Consummation/ Termination Sample Clauses
Consummation/ Termination. This is the stage where the contract is ended because the parties have fulfilled with their obligations.
Consummation/ Termination. After the Merger is approved, and at any time prior to the filing of the Plan of Merger (or a Certificate of Merger in lieu thereof), the Plan of Merger may be terminated and abandoned (subject to any contractual rights) by either Texas Corporation or Delaware Corporation without shareholder approval, notwithstanding approval of the Plan of Merger by the shareholders of all or any of the Constituent Corporations.
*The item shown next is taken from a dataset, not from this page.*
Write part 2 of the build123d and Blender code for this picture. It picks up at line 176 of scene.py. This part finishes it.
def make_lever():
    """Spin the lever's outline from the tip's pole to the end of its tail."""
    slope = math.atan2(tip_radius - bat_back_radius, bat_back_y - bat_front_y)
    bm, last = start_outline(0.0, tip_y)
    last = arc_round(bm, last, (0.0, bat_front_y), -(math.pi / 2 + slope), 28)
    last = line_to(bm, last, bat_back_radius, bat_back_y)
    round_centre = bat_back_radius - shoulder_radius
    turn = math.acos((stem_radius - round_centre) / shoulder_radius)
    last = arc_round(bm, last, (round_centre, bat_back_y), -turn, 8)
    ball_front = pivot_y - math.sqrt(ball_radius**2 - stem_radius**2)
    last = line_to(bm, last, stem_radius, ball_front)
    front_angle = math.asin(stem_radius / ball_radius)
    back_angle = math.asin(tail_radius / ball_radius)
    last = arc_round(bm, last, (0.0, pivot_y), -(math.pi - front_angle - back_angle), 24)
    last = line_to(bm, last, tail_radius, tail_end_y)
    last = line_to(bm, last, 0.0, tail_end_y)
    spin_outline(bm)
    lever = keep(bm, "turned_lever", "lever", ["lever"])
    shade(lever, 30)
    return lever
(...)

In accordance with the provisions of Article 5.03I of the TBCA and Section 251(d) of the Delaware Law, if Articles of Merger have been filed with the Secretary of State of Texas or the Plan of Merger (or a Certificate of Merger in lieu thereof) has been filed with the Secretary of State of Delaware but the Merger has not become effective, the Merger may be abandoned as provided in Article 5.03I of the TBCA and Section 251(d) of the Delaware Law if a statement or certificate of termination, executed on behalf of each of the Constituent Corporations, stating that the Plan of Merger has been abandoned in accordance with such Plan of Merger and Article 5.03I of the TBCA and Section 251(a) of the Delaware Law, is filed with the Secretary of State of Texas and the Secretary of State of Delaware prior to the Effective Time of the Merger. Notwithstanding shareholder authorization and at any time prior to the filing of the Articles of Merger or the Plan of Merger (or a Certificate of Merger in lieu thereof), the Merger may be deferred from time to time on mutual consent of the respective boards of directors of each of the Constituent Corporations.